Berlin Art Projects opened its doors in late 2008 in the Auguststrasse, 50b. Drawing from many years experience in the global art market, its founders have dedicated themselves to supporting the work of emerging and established artists living and working in Berlin. With a program of frequently changing exhibitions and events, the gallery is particularly committed to supporting and encouraging artists as they enter the art international world.
The gallery focus is new tendencies in contemporary painting, with a spectrum of represented works ranging from Christian Awe and Megan Olson’s abstract, drawing-like experiments with color to Sebastian Schrader and Tom Fleischhauer’s realistic figures in precise compositions.

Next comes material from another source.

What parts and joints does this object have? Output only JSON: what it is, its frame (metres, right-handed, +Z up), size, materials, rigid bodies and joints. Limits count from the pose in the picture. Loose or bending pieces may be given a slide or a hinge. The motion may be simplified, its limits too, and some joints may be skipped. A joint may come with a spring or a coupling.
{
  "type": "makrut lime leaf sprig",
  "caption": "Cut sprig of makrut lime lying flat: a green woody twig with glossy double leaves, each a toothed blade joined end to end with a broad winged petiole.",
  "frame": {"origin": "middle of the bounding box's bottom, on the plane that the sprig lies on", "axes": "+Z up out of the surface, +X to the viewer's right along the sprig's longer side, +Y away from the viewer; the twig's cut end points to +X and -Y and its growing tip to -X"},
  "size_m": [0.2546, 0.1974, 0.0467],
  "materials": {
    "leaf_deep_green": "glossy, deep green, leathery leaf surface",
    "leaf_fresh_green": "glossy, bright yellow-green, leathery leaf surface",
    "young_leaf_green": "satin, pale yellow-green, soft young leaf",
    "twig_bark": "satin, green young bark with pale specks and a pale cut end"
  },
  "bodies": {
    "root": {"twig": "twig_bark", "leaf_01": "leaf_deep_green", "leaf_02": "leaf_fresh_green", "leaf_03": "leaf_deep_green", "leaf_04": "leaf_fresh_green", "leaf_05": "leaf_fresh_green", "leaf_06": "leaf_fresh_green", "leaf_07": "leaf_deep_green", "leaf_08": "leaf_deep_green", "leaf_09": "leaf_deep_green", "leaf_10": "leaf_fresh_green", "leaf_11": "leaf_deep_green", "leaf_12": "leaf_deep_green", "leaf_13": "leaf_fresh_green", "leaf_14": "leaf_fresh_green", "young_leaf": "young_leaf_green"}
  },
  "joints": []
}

All of the gallery artists currently live and work in Berlin, and all are influenced and inspired by the city’s unique atmosphere.
With its two distinct Berlin branches, the gallery currently represents ten artists from Germany, the Netherlands, France, the Czech Republic, Turkey, the United States and South Korea. The project space in the Auguststrasse shows the artists’ latest works in solo exhibitions with an accompanying catalogue, while the spacious showroom on Unter den Linden – in the direct vicinity of Museum Island and the Deutsche Guggenheim – individual works by different artists are placed in dialogue with one another and made accessible to a wider public.